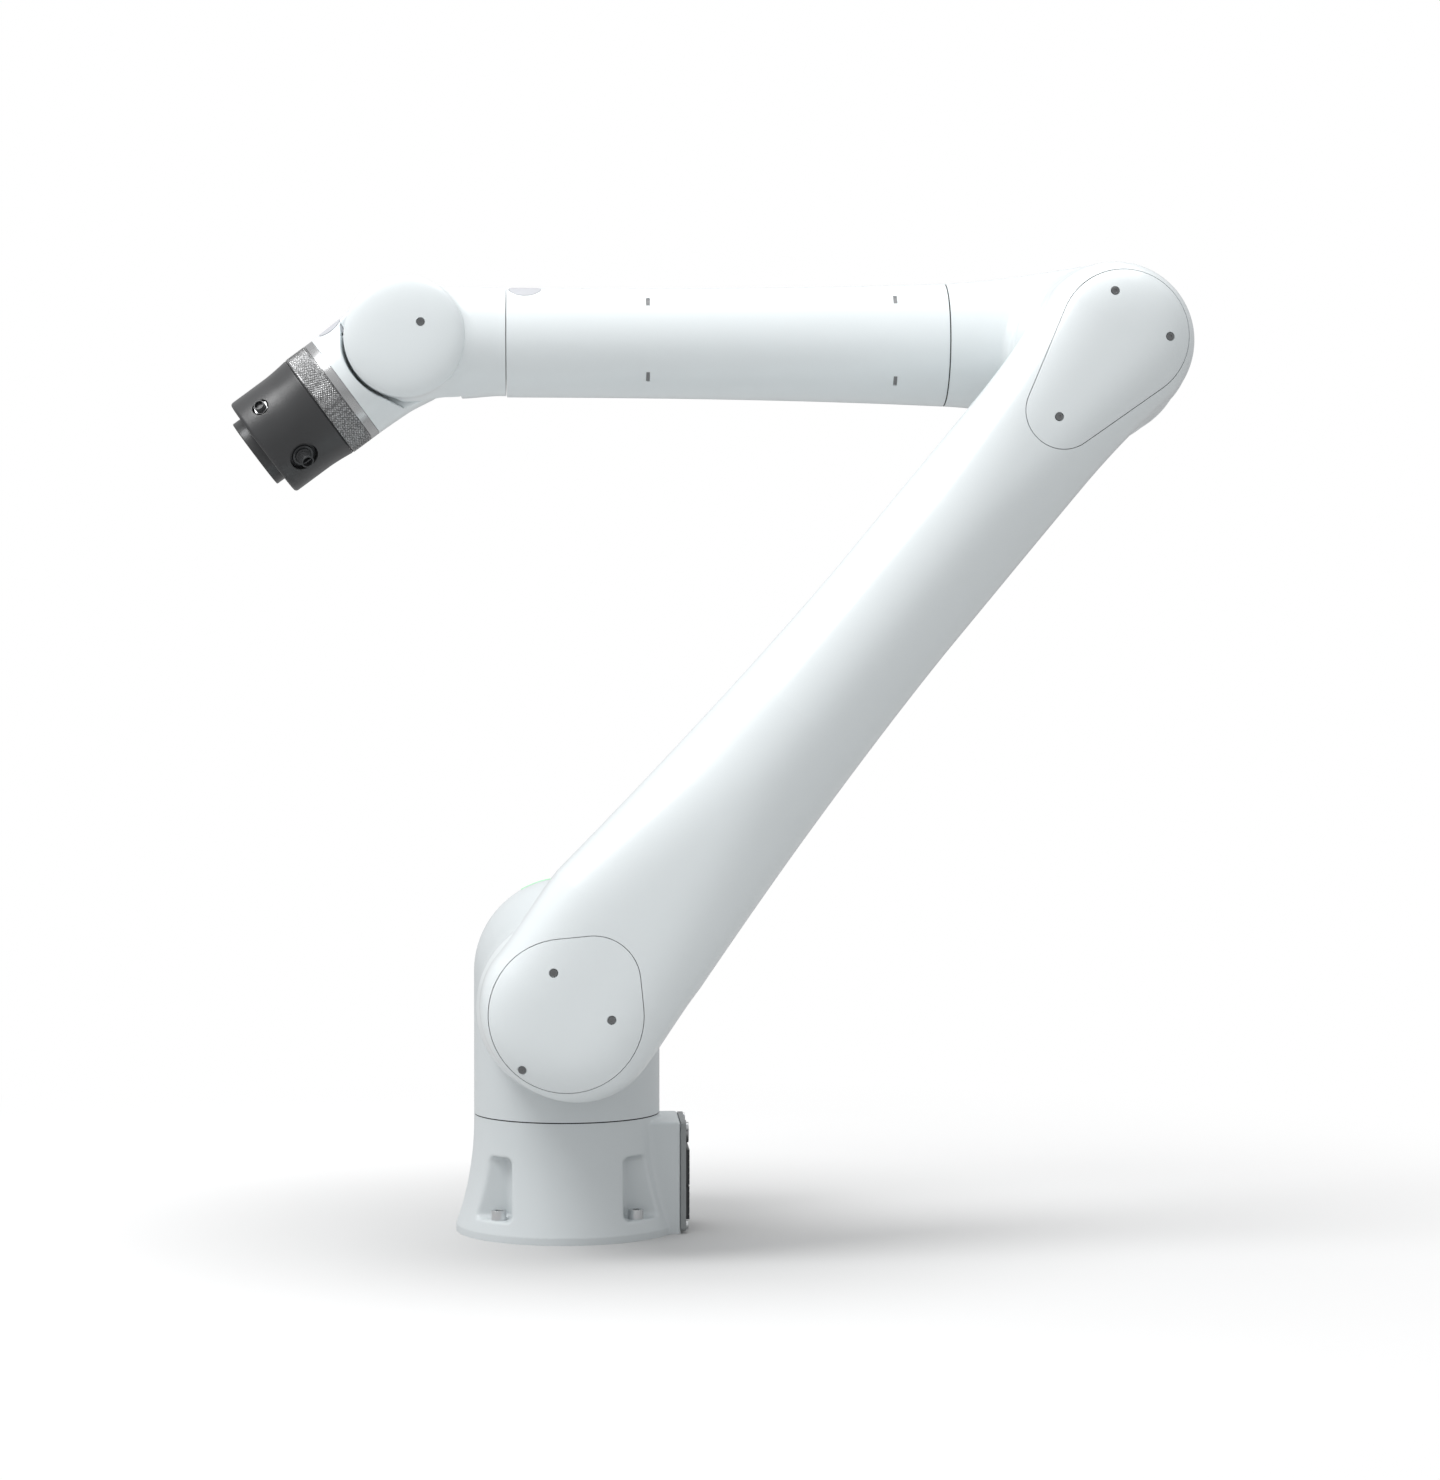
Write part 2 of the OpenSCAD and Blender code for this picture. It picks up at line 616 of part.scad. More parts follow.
// Hand-guiding button: a round grey key that is pressed into the neck
module guide_button() color("darkgray") along_tool() intersection() {
    button_place() translate([0, 0, -4]) difference() {
        cylinder(r = 11, h = 12);
        translate([0, 0, -1]) cylinder(r = 8, h = 4);
    }
    rotate_extrude() polygon(concat([[0, 30]],
        [for (t = [30:4:62]) [neck_radius(t) + 0.45, t]], [[0, 62]]));
}

// ---------------------------------------------------------------- tool

housing_t0 = tool_seam + seam / 2;
housing_len = housing_t1 - housing_t0;

// Radius of the housing at distance t from the wrist axis: a short taper, then straight
housing_taper = 23;
function housing_radius(t) = collar_r - 2.2 + 1.9 * pow(max(1 - (t - housing_t0) / housing_taper, 0), 1.5);

// Places of the two connectors: distance along the tool, and angle from its upper side to the front
sensor_at = [133.5, -57];
gripper_at = [129, -131];

module on_housing(place) translate([0, 0, place[0]]) rotate(place[1])
    translate([housing_radius(place[0]), 0, 0]) rotate([0, 90, 0]) children();

module tool_housing() color("#262628") along_tool() difference() {
    rotate_extrude() polygon(concat([[0, housing_t0], [housing_radius(housing_t0) - 1, housing_t0]],
        [for (t = [1:5.5:housing_taper]) [housing_radius(housing_t0 + t), housing_t0 + t]],
        arc(housing_radius(housing_t1) - 3, housing_t1 - 3, 3, 0, 90), [[0, housing_t1]]));
    translate([0, 0, housing_t0 + 6]) cylinder(r = 37, h = housing_len - 12);
    translate([0, 0, housing_t0 - 1]) cylinder(r = 17 + slack, h = 12);
    translate([0, 0, housing_t1 - 10]) cylinder(r = 22, h = 20);
    flange_screw_places() translate([0, 0, -12]) cylinder(r = 1.6, h = 20);
    on_housing(sensor_at) translate([0, 0, -4.5]) cylinder(r = 7.5, h = 20);
    on_housing(sensor_at) translate([0, 0, -12]) cylinder(r = 5, h = 20);
    on_housing(gripper_at) translate([0, 0, -7]) cylinder(r = 12.5, h = 20);
    on_housing(gripper_at) translate([0, 0, -12]) cylinder(r = 7, h = 20);
}

module flange_holes(r, h) for (a = [45:90:315]) rotate(a) translate([flange_pcd / 2, 0, 0]) cylinder(r = r, h = h);

module tool_flange() color("gray") along_tool() difference() {
    union() {
        translate([0, 0, housing_t1]) cylinder(r = flange_r, h = tool_len - housing_t1);
        translate([0, 0, housing_t1 - 6]) cylinder(r = 22 - slack, h = 7);
    }
    translate([0, 0, tool_len - 6.5]) cylinder(r = register_r, h = 10);
    translate([0, 0, housing_t1]) flange_holes(2.5, 20);
    translate([flange_pcd / 2, 0, housing_t1]) cylinder(r = 3, h = 20);
    flange_screw_places() {
        translate([0, 0, -10]) cylinder(r = 1.7, h = 20);
        cylinder(r = 2.7, h = 10);
    }
}

// The flange's own four screws sit between its threaded holes, sunk in its face
flange_screw_level = tool_len - 3.4;
module flange_screw_places() for (a = [22.5:90:292.5]) rotate(a)
    translate([flange_pcd / 2, 0, flange_screw_level]) children();

module flange_screws() color("silver") along_tool() flange_screw_places() socket_screw(3, 9);

module tool_hub() color("silver") along_tool() translate([0, 0, tool_seam]) difference() {
    hub(17, 24, 6, 33);
    for (a = [0:45:315]) rotate(a) translate([26, 0, 5]) cylinder(r = 1.7, h = 10);
}

// Small round connector, recessed in the housing
module sensor_collar() color("silver") along_tool() on_housing(sensor_at) translate([0, 0, -4.5]) difference() {
    union() {
        cylinder(r = 7.2, h = 1.2);
        cylinder(r = 4.9, h = 5.5);
        translate([0, 0, -6]) cylinder(r = 4.7, h = 7);
    }
    translate([0, 0, 1.5]) cylinder(r = 3.9, h = 10);
}
module sensor_plug_pins() color("gold") along_tool() on_housing(sensor_at) translate([0, 0, -3]) union() {
    cylinder(r = 0.6, h = 3);
    for (a = [0:72:288]) rotate(a) translate([2.3, 0, 0]) cylinder(r = 0.5, h = 3);
}

// Larger connector: a threaded barrel that stands in a wide recess and leans along the tool
module gripper_collar() color("#1b1b1d") along_tool() on_housing(gripper_at) translate([0, 0, -7])
    difference() {
        cylinder(r = 12.2, h = 2.4);
        translate([0, 0, -1]) cylinder(r = 6.9, h = 6);
        for (a = [0:90:270]) rotate(a + 45) translate([9.5, 0, 1.2]) cylinder(r = 1.2, h = 4);
    }
module gripper_socket() color("#1b1b1d") along_tool() on_housing(gripper_at) translate([0, 0, -11])
    difference() {
        union() {
            cylinder(r = 6.6, h = 9);
            cylinder(r = 5.2, h = 20);
            for (z = [11:2:17]) translate([0, 0, z]) cylinder(r = 5.7, h = 1);
        }
        translate([0, 0, 13]) cylinder(r = 4, h = 10);
    }

// ---------------------------------------------------------------- assembly

foot_casting();
connector_panel();
panel_screws();
network_socket();
control_socket();
power_socket();
mounting_screws();
foot_drive();
foot_seal();
turret_casting();
turret_back_cover();
turret_cover_screws();
status_light();
turret_hub();
shoulder_drive();
shoulder_seal();
arm_casting();
shoulder_cover();
shoulder_cover_screws();
shoulder_gasket();
elbow_cover();
elbow_cover_screws();
elbow_gasket();
arm_hub();
elbow_drive();
elbow_seal();
elbow_casting();
elbow_back_cover();
elbow_back_screws();
elbow_hub();
forearm_drive();
forearm_seal();
forearm_tube();
forearm_clips();
forearm_pad();
forearm_hub();
wrist_fork();
fork_cap();
fork_cap_screw();
wrist_drive();
wrist_seal();
wrist_casting();
wrist_hub();
trim_ring();
grip_ring();
tool_drive();
tool_seal();
guide_button();
tool_housing();
tool_flange();
flange_screws();
tool_hub();
sensor_collar();
sensor_plug_pins();
gripper_collar();
gripper_socket();
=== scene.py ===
"""Looks of the six-axis robot arm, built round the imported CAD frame.

The painted castings are made here as smooth blended skins: each is a distance field, meshed on a grid, with
its points moved onto the field's surface and its normals taken from the field. Seams are plane cuts, and the
covers are cut from the same field. Round parts are turned from their profiles. Lengths are in millimetres,
and every mesh is scaled to metres when it is made.
"""

import json
import math

import bmesh
import bpy
import numpy as np
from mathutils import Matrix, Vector


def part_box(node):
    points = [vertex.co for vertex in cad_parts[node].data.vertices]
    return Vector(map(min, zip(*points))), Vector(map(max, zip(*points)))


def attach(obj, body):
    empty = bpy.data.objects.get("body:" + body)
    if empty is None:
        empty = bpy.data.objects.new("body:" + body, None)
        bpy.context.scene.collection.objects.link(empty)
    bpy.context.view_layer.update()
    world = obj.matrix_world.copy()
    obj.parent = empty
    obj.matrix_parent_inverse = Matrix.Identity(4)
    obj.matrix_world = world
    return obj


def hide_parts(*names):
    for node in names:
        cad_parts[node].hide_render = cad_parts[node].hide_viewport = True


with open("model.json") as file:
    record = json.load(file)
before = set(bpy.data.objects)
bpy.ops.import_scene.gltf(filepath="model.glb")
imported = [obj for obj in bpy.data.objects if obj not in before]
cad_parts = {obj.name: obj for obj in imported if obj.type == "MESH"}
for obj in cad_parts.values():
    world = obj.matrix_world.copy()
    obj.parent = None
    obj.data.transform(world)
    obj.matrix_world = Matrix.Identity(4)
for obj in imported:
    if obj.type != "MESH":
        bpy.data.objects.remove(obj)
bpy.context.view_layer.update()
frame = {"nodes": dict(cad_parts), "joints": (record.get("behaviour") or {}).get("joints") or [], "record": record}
scene = bpy.context.scene
MM = 0.001

# ---------------------------------------------------------------- places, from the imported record

JOINTS = {j["name"]: j for j in frame["joints"]}


def joint_mm(name):
    """A joint's place, in millimetres."""
    return np.array(JOINTS[name]["pos_m"]) / MM


def box_mm(*nodes):
    """Lowest and highest corner of some CAD nodes, in millimetres."""
    boxes = np.array([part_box(n) for n in nodes]) / MM
    return boxes[:, 0].min(0), boxes[:, 1].max(0)


class Place:
    """A frame: an origin in millimetres, and the directions of its z and x."""

    def __init__(self, origin, z, x):
        self.origin = np.array(origin, float)
        z, x = np.array(z, float), np.array(x, float)
        z /= np.linalg.norm(z)
        x = x - z * (x @ z)
        x /= np.linalg.norm(x)
        self.rows = np.stack([x, np.cross(z, x), z])

    def local(self, p):
        return (np.asarray(p) - self.origin) @ self.rows.T

    def world(self, q):
        return self.origin + np.asarray(q) @ self.rows

    def moved(self, x=0, y=0, z=0, turn=0):
        """The same frame moved within itself, then turned about its z, in degrees."""
        a = math.radians(turn)
        turned_x = self.rows[0] * math.cos(a) + self.rows[1] * math.sin(a)
        return Place(self.world([x, y, z]), self.rows[2], turned_x)


SHOULDER, ELBOW, WRIST = (joint_mm(n) for n in ("shoulder_swing", "elbow_swing", "wrist_bend"))
TOOL_DIR = np.array(JOINTS["tool_roll"]["axis"])
FRONT, BACK, UP, RIGHT = ([0, -1, 0], [0, 1, 0], [0, 0, 1], [1, 0, 0])
ARM_LEN = float(np.linalg.norm(ELBOW - SHOULDER))

# AT_ places and ALONG_ARM have z to the front. ALONG_FOREARM and ALONG_TOOL have z along the link
WORLD = Place([0, 0, 0], UP, RIGHT)
AT_SHOULDER = Place(SHOULDER * [1, 0, 1], FRONT, RIGHT)
ALONG_ARM = Place(SHOULDER * [1, 0, 1], FRONT, ELBOW - SHOULDER)
AT_ELBOW = Place(ELBOW * [1, 0, 1], FRONT, RIGHT)
ALONG_FOREARM = Place([ELBOW[0], 0, WRIST[2]], [-1, 0, 0], UP)
AT_WRIST = Place(WRIST * [1, 0, 1], FRONT, RIGHT)
ALONG_TOOL = Place(WRIST * [1, 0, 1], TOOL_DIR, UP)

# Seams: their width, the first one's height, the side ones' distances to the front of the mid plane, and the
# rolling ones' distances along the forearm and the tool
SEAM = 1.0
TURN_SEAM = joint_mm("base_turn")[2]
SIDE_SEAM, WRIST_SEAM = -SHOULDER[1], -WRIST[1]
ROLL_SEAM = ELBOW[0] - joint_mm("forearm_roll")[0]
TOOL_SEAM = float(np.linalg.norm((joint_mm("tool_roll") - WRIST) * [1, 0, 1]))

# ---------------------------------------------------------------- distance fields


def blend(a, b, k):
    """Union of two fields with a fillet about k wide."""
    h = np.clip(0.5 + 0.5 * (b - a) / k, 0, 1)
    return b + (a - b) * h - k * h * (1 - h)


def carve(a, b, k):
    """Field a with b taken away, its edges rounded by about k."""
    return -blend(-a, b, k)


def soft_and(a, b, k):
    """Where both fields are inside, with the edge between them rounded."""
    return -blend(-a, -b, k)


def smooth(s):
    """Soft step from 0 to 1."""
    s = np.clip(s, 0, 1)
    return s * s * (3 - 2 * s)


def drum(u, v, w, r, w0, w1, round0=0.5, round1=0.5):
    """Cylinder of radius r along w, from w0 to w1, with its two rims rounded."""
    mid, half = (w0 + w1) / 2, (w1 - w0) / 2
    rim = np.where(w < mid, round0, round1)
    side = np.hypot(u, v) - r + rim
    end = np.abs(w - mid) - half + rim
    return np.minimum(np.maximum(side, end), 0) + np.hypot(np.maximum(side, 0), np.maximum(end, 0)) - rim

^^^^

▶ [Required work]:
Give back exactly the material above from its opening line to the line bearing "translate([housing_radius(place[0]), 0, 0])".

▶ [Task result]:
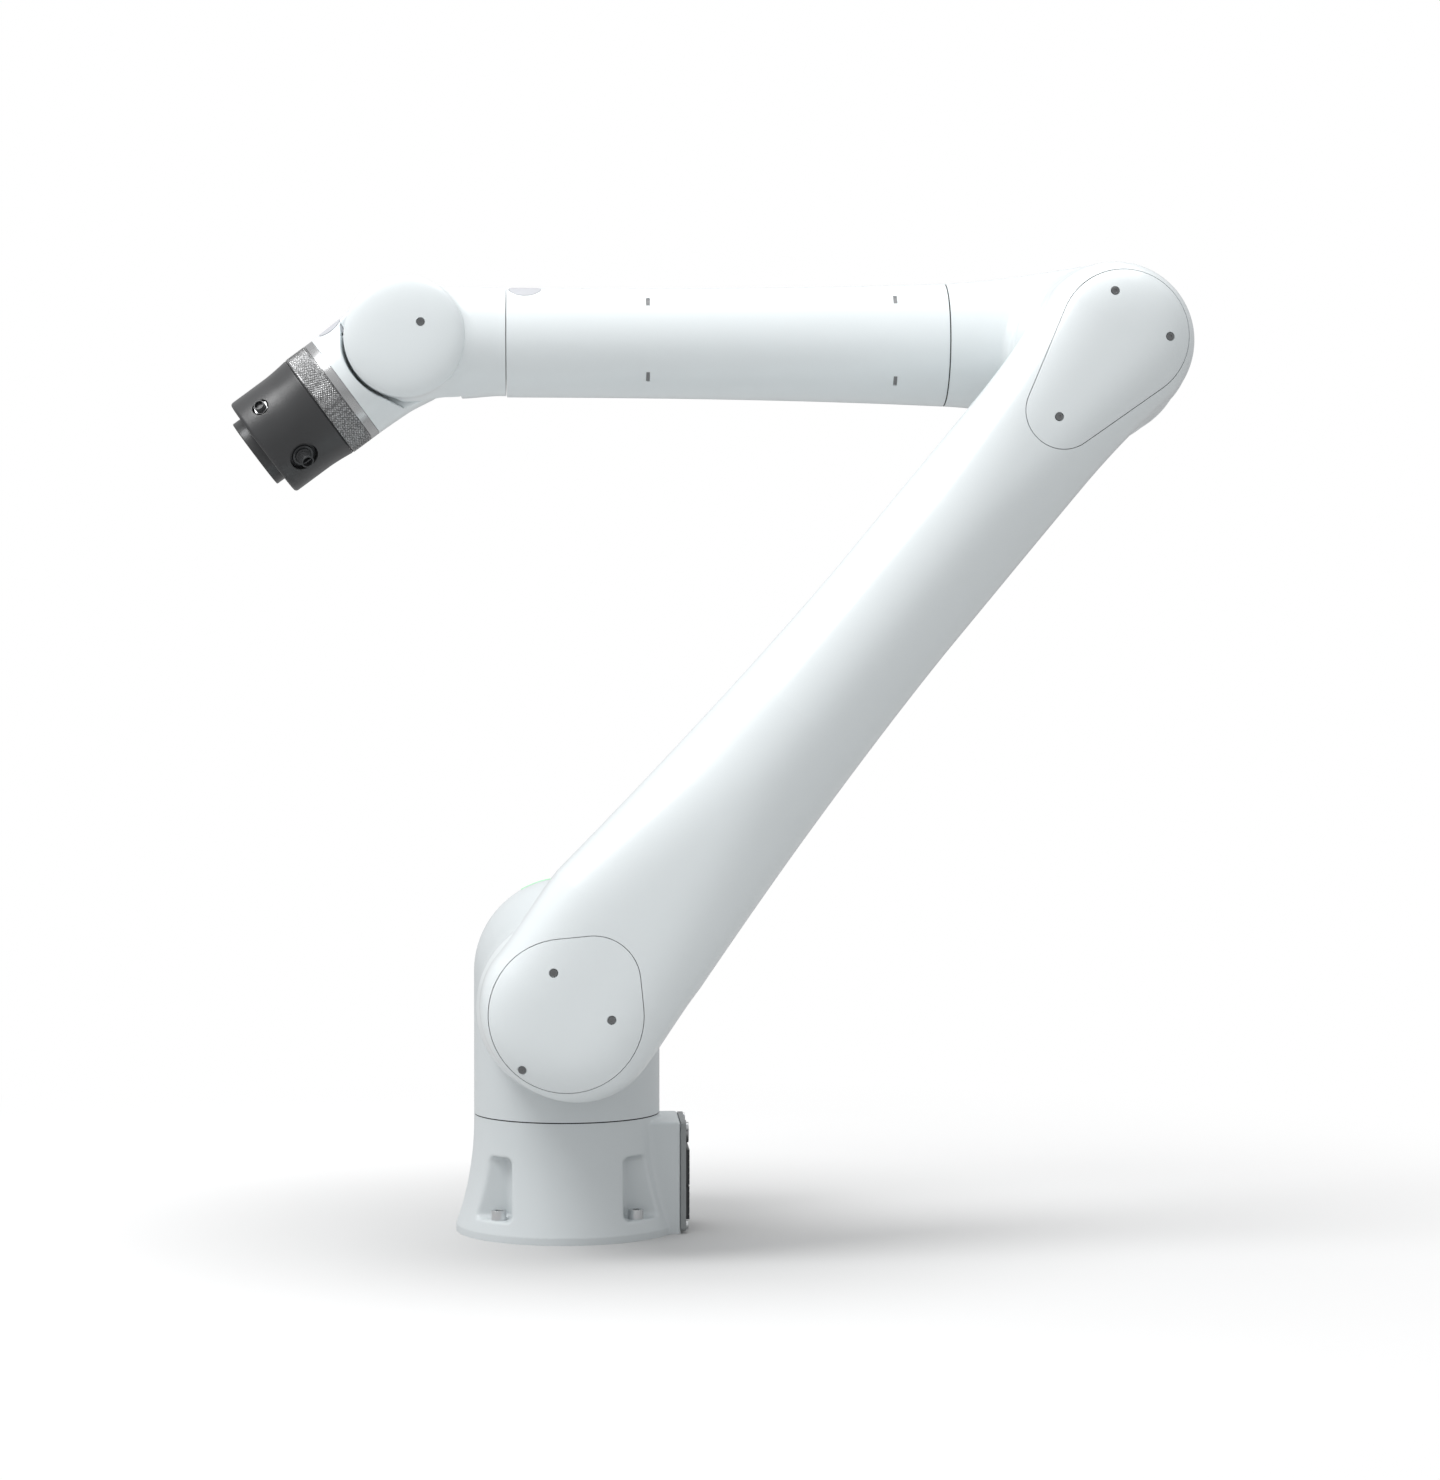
Write part 2 of the OpenSCAD and Blender code for this picture. It picks up at line 616 of part.scad. More parts follow.
// Hand-guiding button: a round grey key that is pressed into the neck
module guide_button() color("darkgray") along_tool() intersection() {
    button_place() translate([0, 0, -4]) difference() {
        cylinder(r = 11, h = 12);
        translate([0, 0, -1]) cylinder(r = 8, h = 4);
    }
    rotate_extrude() polygon(concat([[0, 30]],
        [for (t = [30:4:62]) [neck_radius(t) + 0.45, t]], [[0, 62]]));
}

// ---------------------------------------------------------------- tool

housing_t0 = tool_seam + seam / 2;
housing_len = housing_t1 - housing_t0;

// Radius of the housing at distance t from the wrist axis: a short taper, then straight
housing_taper = 23;
function housing_radius(t) = collar_r - 2.2 + 1.9 * pow(max(1 - (t - housing_t0) / housing_taper, 0), 1.5);

// Places of the two connectors: distance along the tool, and angle from its upper side to the front
sensor_at = [133.5, -57];
gripper_at = [129, -131];

module on_housing(place) translate([0, 0, place[0]]) rotate(place[1])
    translate([housing_radius(place[0]), 0, 0]) rotate([0, 90, 0]) children();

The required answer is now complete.